Dengan hati berdebar, Natasha duduk berhadapan dengan Diego yang hanya terpisah oleh meja.

"Tenanglah! Aku sudah mengurus semuanya di kantor polisi. Dia tidak akan berani mengganggumu dan anak kita lagi." Diego tampak tersenyum ke arah Natasha yang mencoba membenahi letak duduknya. Padahal wanita itu sudah dalam posisi yang benar. Hanya saja, Natasha merasa canggung sehingga ia tampak salah tingkah.

Rintik hujan mulai turun terdengar dari luar. Natasha beranjak dari duduk dan berlari menuju kamar untuk menyelimuti tubuh sang anak agar tidak kedinginan. Maklum, udara yang merangsek ke dalam rumah terasa begitu dingin.

Natasha yang masih duduk di sisi ranjang tersentak begitu melihat Diego menyusul ke kamar sang anak. Natasha tampak salah tingkah, saat lelaki yang menjadi orang nomor satu di perusahaan property itu terus menatapnya sedemikian rupa. Diego yang melipat kedua tangan di depan dada, berdiri tidak jauh dari Natasha.

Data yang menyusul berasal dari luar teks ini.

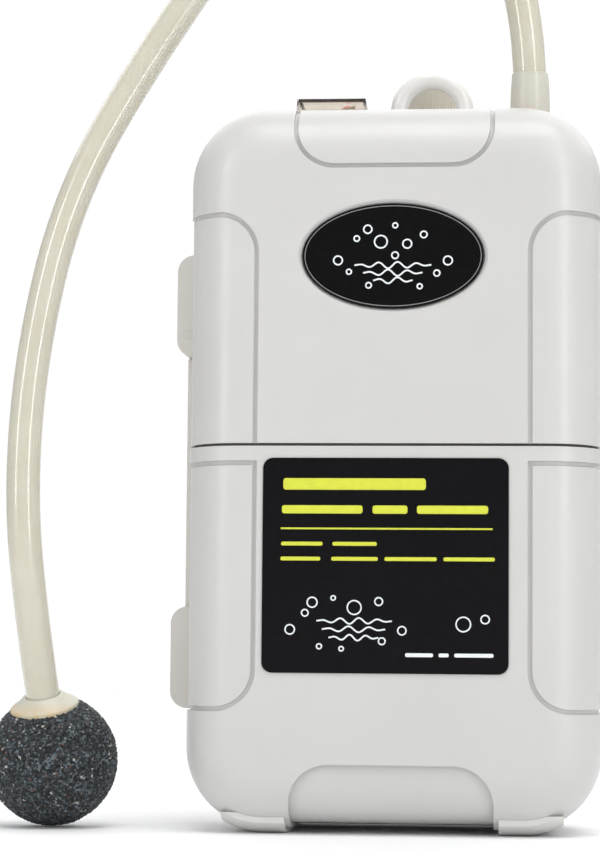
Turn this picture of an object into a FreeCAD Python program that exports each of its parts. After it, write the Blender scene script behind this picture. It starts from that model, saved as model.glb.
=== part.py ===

"Jangan memandangi saya seperti itu, Tuan! Saya malu," ujar Natasha yang beranjak berdiri kemudian menghampiri lemari pakaian.

Diego tampak berjalan mendekati Natasha yang masih berdiri di sisi lemari kayu, di sudut ruangan. Wanita itu kemudian membalikkan badan dan batinnya gugup seketika. Raut wajah yang masih mengguratkan aura ayu dan sederhana itu menggenggam erat gagang pintu lemari.

Tubuh Natasha gemetar, dadanya pun berdebar tak keruan saat Diego hampir tak ada jarak, berdiri di depannya. Tangan kekar laki-laki itu menggenggam wajah Natasha, kemudian mencondongkan wajah. Seketika, Natasha memejamkan mata.